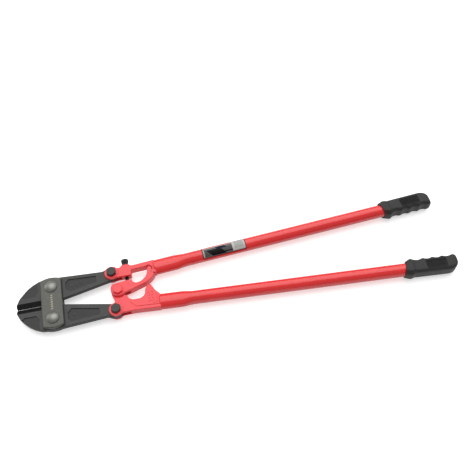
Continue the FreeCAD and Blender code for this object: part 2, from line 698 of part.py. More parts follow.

==

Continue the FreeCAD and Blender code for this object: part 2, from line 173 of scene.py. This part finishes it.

* * *

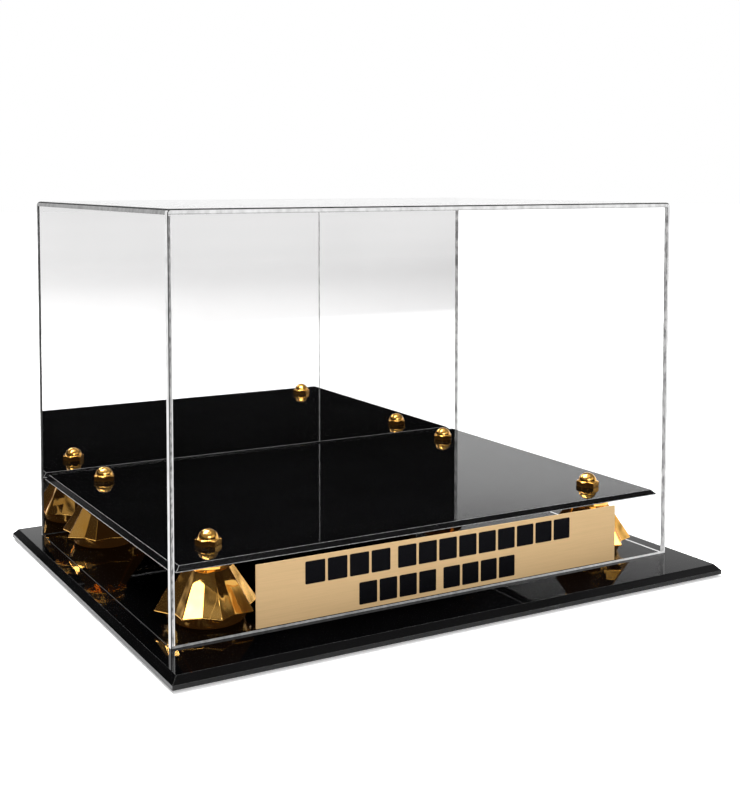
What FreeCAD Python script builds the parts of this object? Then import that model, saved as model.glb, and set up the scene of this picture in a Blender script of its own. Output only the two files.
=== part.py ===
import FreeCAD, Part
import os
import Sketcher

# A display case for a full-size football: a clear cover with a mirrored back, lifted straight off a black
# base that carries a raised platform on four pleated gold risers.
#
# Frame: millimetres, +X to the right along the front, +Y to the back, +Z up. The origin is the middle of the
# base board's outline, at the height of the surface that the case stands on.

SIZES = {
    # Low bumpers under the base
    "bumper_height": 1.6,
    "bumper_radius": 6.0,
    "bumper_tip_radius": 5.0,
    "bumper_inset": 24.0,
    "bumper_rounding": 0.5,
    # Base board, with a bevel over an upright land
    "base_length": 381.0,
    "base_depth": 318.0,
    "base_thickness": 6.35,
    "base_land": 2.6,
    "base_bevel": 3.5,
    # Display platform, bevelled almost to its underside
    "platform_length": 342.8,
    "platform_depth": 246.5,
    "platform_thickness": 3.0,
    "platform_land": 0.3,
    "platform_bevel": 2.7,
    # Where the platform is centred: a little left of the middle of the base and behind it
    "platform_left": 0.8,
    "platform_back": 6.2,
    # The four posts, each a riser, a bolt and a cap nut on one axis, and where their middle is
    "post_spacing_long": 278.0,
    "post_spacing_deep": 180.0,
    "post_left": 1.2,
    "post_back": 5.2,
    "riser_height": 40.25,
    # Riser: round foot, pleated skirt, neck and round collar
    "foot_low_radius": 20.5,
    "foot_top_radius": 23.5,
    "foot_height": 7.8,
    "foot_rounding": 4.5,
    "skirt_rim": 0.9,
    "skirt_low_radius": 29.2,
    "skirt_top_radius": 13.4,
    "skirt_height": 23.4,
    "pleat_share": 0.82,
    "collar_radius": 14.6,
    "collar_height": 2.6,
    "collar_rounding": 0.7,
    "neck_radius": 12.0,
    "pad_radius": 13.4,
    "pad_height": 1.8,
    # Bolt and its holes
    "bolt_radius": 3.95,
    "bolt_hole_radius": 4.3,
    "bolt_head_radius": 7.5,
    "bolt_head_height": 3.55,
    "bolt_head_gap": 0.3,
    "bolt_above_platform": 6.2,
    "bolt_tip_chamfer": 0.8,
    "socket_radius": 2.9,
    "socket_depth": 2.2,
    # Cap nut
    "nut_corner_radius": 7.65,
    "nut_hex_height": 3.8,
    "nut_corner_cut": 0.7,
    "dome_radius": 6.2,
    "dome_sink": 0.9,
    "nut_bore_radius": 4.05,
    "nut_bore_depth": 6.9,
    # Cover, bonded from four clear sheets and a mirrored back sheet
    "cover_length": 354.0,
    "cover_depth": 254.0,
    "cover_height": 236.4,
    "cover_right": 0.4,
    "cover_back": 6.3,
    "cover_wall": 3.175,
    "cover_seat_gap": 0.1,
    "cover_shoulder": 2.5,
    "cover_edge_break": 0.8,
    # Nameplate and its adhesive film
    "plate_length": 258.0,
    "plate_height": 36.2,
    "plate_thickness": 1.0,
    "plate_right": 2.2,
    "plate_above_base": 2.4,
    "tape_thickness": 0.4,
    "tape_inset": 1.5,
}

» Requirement
Out of the data above, set down the lines from the one with "What FreeCAD Python" to the one with "# base board's", both included, exactly as written and with no additions.

» Response to this task
What FreeCAD Python script builds the parts of this object? Then import that model, saved as model.glb, and set up the scene of this picture in a Blender script of its own. Output only the two files.
=== part.py ===
import FreeCAD, Part
import os
import Sketcher

# A display case for a full-size football: a clear cover with a mirrored back, lifted straight off a black
# base that carries a raised platform on four pleated gold risers.
#
# Frame: millimetres, +X to the right along the front, +Y to the back, +Z up. The origin is the middle of the
# base board's outline, at the height of the surface that the case stands on.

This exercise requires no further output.